Peterson taught for 10 years in the Houston Independent School District at Johnston Middle School, which serves primarily economically disadvantaged, black and Hispanic students. For much of that time, she said, she considered the district a place that rewarded good teaching and leadership in its principals. Then policies changed, she said, and raising students’ standardized test scores became the goal that overrode any other aspect of their education.

“What mattered was the test scores of the students in the classroom, not the impact that people were having on students as a teacher,” she said. “Frankly, that’s super demoralizing, spending all this extra time doing what you know is best for the kids, and no one cares.”

When it came to the point that Peterson felt like not only was she dealing with a miserable work environment but also being asked to teach in ways that did not address students’ needs, she said, she accepted a position at a private school in Houston.

“I had other options and I took them,” she said.

Gary Dworkin, a University of Houston professor, has studied teacher morale in Houston metropolitan area districts since the 1980s. He measures burnout — which he defined as a feeling of isolation that produces a sense among educators that their work does not matter — as well as the level of trust teachers have in colleagues, administrators, students and parents.

Dworkin said the factor that has had the biggest impact on teacher burnout over the years has been attempts to raise teacher quality and educational standards through the accountability system, whether through changes initiated at the state or federal level.

For example, in 2002, the first year of the No Child Left Behind Act’s application, he said burnout levels among teachers spiked. But by 2004, they drifted down because although No Child Left Behind was in place, it was not affecting teachers’ jobs in a large way because many of its measures, like forced school closures, were not happening on a large scale.

Texas is currently in the midst of such a change. In addition to the budget cuts, the 2011 school year was also the start of the state’s transition to a new accountability system based on more rigorous student assessments that for the first time will be linked to graduation requirements and students’ final grades.

Many educators welcome the higher standards and the standardized tests that are more closely aligned to state curriculum that come with the new system, but its rollout has been marked by widespread confusion among school districts about how to apply some of its new rules, and there have been unforeseen complications of the new retake requirements. The state's implementation of the new system along with the budget cuts is also the subject of a lawsuit against the state that will go to trial in late October.

Dworkin last collected data in March. He found that teachers in 2012 were almost twice as stressed as those in 2002. Teachers’ level of trust in colleagues, parents and students has dropped from years past, he said, and for the first time, their number of years teaching or their level of trust in their principals, usually factors that would cushion against feelings of stress, had no effect.

“It’s a homogenous level of anxiety,” he said, “and especially now schools are saying it’s going to get worse.”

A lack of planning for the new system has placed unnecessary stress on teachers, said Eastman Landry, who teaches high school physics at HISD’s fine arts magnet.
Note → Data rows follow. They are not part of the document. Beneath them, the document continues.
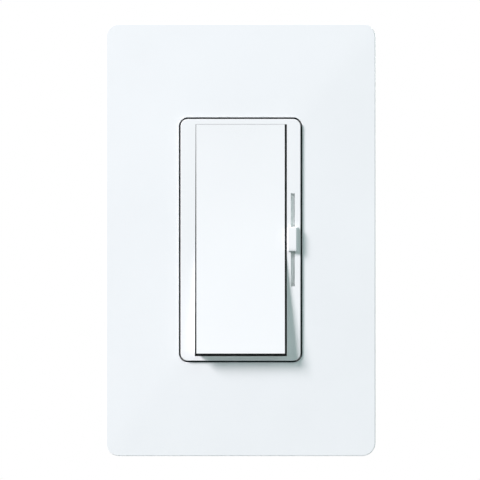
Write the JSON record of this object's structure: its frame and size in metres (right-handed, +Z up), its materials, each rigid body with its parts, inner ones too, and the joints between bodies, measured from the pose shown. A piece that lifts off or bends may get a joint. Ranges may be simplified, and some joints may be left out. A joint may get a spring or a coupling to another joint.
{
  "type": "fan speed control",
  "caption": "Wall fan speed control with a rocking on/off paddle, a small speed slide beside it, a clip-on wall plate and a screw-terminal back box.",
  "frame": {"origin": "middle of the control on the wall surface, between the two screws that go into the wall box", "axes": "+X to the right of the front view, +Y back into the wall, +Z up"},
  "size_m": [0.0746, 0.043, 0.119],
  "materials": {
    "plate_white": "satin",
    "control_white": "satin",
    "frame_black": "matte",
    "runner_white": "matte",
    "natural_plastic": "matte",
    "black_plastic": "matte",
    "zinc_steel": "satin",
    "spring_steel": "satin",
    "yoke_aluminium": "brushed",
    "green_screw": "satin",
    "red_fibre": "matte",
    "fish_paper": "matte",
    "board_tan": "matte",
    "contact_brass": "satin",
    "screw_brass": "satin",
    "contact_silver": "satin",
    "capacitor_yellow": "satin",
    "resistor_body": "matte"
  },
  "bodies": {
    "housing": {"wallplate": "plate_white", "adapter_plate": "frame_black", "adapter_screws": "zinc_steel", "bezel": "control_white", "yoke": "yoke_aluminium", "mounting_screws": "zinc_steel", "screw_retainers": "red_fibre", "ground_screw": "green_screw", "back_cover": "black_plastic", "housing_screws": "zinc_steel", "insulator_sheet": "fish_paper", "circuit_board": "board_tan", "speed_contacts": "contact_brass", "low_speed_capacitor": "capacitor_yellow", "medium_speed_capacitor": "capacitor_yellow", "bleed_resistors": "resistor_body", "common_terminal": "contact_brass", "load_terminal": "contact_brass", "terminal_screws": "screw_brass", "clamp_plates": "zinc_steel", "fixed_contact": "contact_silver", "contact_strip": "contact_brass"},
    "rocker": {"paddle": "control_white", "plunger": "natural_plastic", "plunger_spring": "spring_steel"},
    "speed_slide": {"slider_tab": "control_white", "slider_carriage": "runner_white", "wiper_contact": "contact_brass"},
    "see_saw": {"contact_arm": "contact_brass", "moving_contact": "contact_silver"}
  },
  "joints": [
    {"name": "paddle_rock", "type": "hinge", "parent": "housing", "child": "rocker", "pos_m": [0, -0.0048, 0], "axis": [1, 0, 0], "range_deg": [0, 4.6]},
    {"name": "speed_travel", "type": "slide", "parent": "housing", "child": "speed_slide", "axis": [0, 0, 1], "range_m": [-0.0094, 0.009]},
    {"name": "arm_tip", "type": "hinge", "parent": "housing", "child": "see_saw", "pos_m": [0, 0.015, 0], "axis": [1, 0, 0], "range_deg": [-9.2, 0]}
  ],
  "couplings": [
    {"joint": "arm_tip", "follows": "paddle_rock", "ratio": -2}
  ]
}
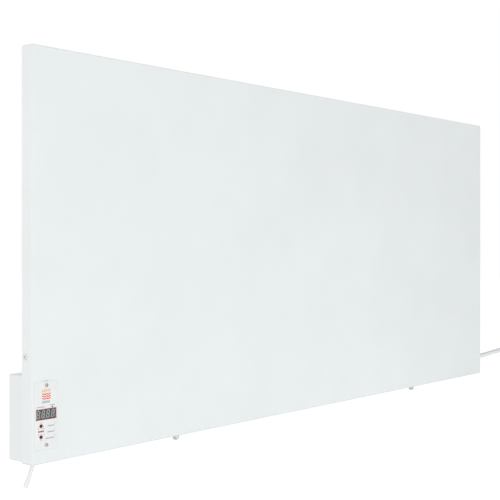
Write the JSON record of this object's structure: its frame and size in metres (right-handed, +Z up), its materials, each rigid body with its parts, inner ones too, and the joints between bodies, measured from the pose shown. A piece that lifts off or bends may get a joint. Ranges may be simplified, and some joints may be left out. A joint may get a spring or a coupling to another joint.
{
  "type": "infrared panel heater",
  "caption": "Slim wall-hung infrared heating panel with a thermostat box and display at its lower corner, an air sensor below it, hook brackets and a coiled mains lead with its plug.",
  "frame": {"origin": "on the face of the wall, at the middle of the brackets' four wall holes", "axes": "+X along the panel to the right as seen from the room, +Y into the wall, +Z up"},
  "size_m": [1.55, 0.0521, 0.6448],
  "materials": {
    "white_coating": "fine satin powder coating",
    "bracket_coating": "satin powder coating",
    "zinc_steel": "zinc plated",
    "rivet_aluminium": "plain rivet aluminium",
    "film_plastic": "clear carrier film",
    "copper_strip": "bare copper",
    "carbon_print": "printed carbon",
    "foil": "bright foil",
    "insulation": "pressed mineral fibre",
    "limiter_case": "plated can",
    "overlay_film": "satin printed film",
    "tinted_window": "smoked clear plastic",
    "display_case": "grey display face",
    "segment_diffuser": "unlit segments",
    "board": "solder mask",
    "nylon_white": "nylon",
    "key_black": "black key cap",
    "lamp_clear": "light pipe",
    "relay_case": "blue case",
    "module_case": "potted black case",
    "capacitor_sleeve": "shrink sleeve",
    "terminal_green": "terminal plastic",
    "box_plastic": "moulded white",
    "grommet_rubber": "soft grey",
    "lead_sheath": "white sheath",
    "sensor_sheath": "pale grey sheath",
    "plug_plastic": "moulded white",
    "plug_nickel": "nickel plated",
    "wire_insulation": "silicone insulation",
    "earth_insulation": "silicone insulation"
  },
  "bodies": {
    "heater": {"front_tray": "white_coating", "rear_cover": "white_coating", "side_rivets_low": "white_coating", "side_rivets_high": "white_coating", "weld_nuts": "zinc_steel", "heating_film": "film_plastic", "busbars": "copper_strip", "heating_strips": "carbon_print", "reflector_foil": "foil", "insulation_board": "insulation", "overheat_limiter": "limiter_case", "control_box": "white_coating", "box_posts": "zinc_steel", "box_screws": "zinc_steel", "sensor_grommet": "grommet_rubber", "control_overlay": "overlay_film", "display_window": "tinted_window", "display_module": "display_case", "display_segments": "segment_diffuser", "control_pcb": "board", "overlay_screws": "zinc_steel", "pcb_spacers": "nylon_white", "pcb_nuts": "zinc_steel", "switch_bodies": "module_case", "status_led": "lamp_clear", "relay": "relay_case", "power_module": "module_case", "filter_capacitor": "capacitor_sleeve", "board_terminals": "terminal_green", "terminal_box": "box_plastic", "terminal_box_cover": "box_plastic", "lid_screws": "zinc_steel", "wire_grommet": "grommet_rubber", "terminal_block": "nylon_white", "earth_stud": "zinc_steel", "earth_nut": "zinc_steel", "cord_gland": "box_plastic", "gland_nut": "box_plastic", "strain_relief": "lead_sheath", "mains_lead_tail": "lead_sheath", "sensor_lead": "sensor_sheath", "sensor_tip": "sensor_sheath", "mains_lead": "lead_sheath", "mains_lead_coil": "lead_sheath", "cord_tie": "nylon_white", "plug_body": "plug_plastic", "plug_pins": "plug_nickel", "plug_earth_clips": "plug_nickel", "wall_bracket_left": "bracket_coating", "wall_bracket_right": "bracket_coating", "hanger_plates": "zinc_steel", "hanger_rivets": "rivet_aluminium", "bolt_washers": "zinc_steel", "bracket_bolts": "zinc_steel", "supply_wires": "wire_insulation", "earth_wire": "earth_insulation", "film_wires": "wire_insulation", "lead_cores": "wire_insulation"},
    "up_key": {"up_button": "key_black"},
    "down_key": {"down_button": "key_black"}
  },
  "joints": [
    {"name": "up_press", "type": "slide", "parent": "heater", "child": "up_key", "axis": [0, 1, 0], "range_m": [0, 0.0006], "stiffness_N_per_m": 1200},
    {"name": "down_press", "type": "slide", "parent": "heater", "child": "down_key", "axis": [0, 1, 0], "range_m": [0, 0.0006], "stiffness_N_per_m": 1200}
  ]
}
He said external pressures like district and state mandates about student assessments frustrated teachers when they interfered with their ability to instruct students. But Landry, a graduate of Rice University who has been teaching for four years, said he did not sense that most of his colleagues are ready to give up on the profession just yet.

“The tone at the end of the conversation isn’t ‘I can’t wait to get out of here,’ it’s almost like this accepted feeling of being overwhelmed, and not being in control of what we want to accomplish,” he said. “Then again, we aren’t dealing with products — we are dealing with students, and there are going to be challenges.”

He said the state budget cuts had resulted in staff reductions at his school and a heightened pressure to do more with less. But he added that simply putting more money into public schools was not the answer. He said focused, effective planning, like with the institution of the accountability system, was more important.

Like Eastman, Peterson described a nerve-wracking spring as her colleagues waited to know the extent of state budget cuts. She said she did not view them as the root of issues that prompted her to leave public schools. That happened because she wanted to work with “better adults and better leaders,” she said. At the private school where she teaches now, she said, teachers are treated like professionals.

“The number of unreasonable schedule changes or administrative tasks, or paperwork is nonexistent,” she said. “The majority of my job is teaching and providing leadership opportunities for students, and that’s really great.”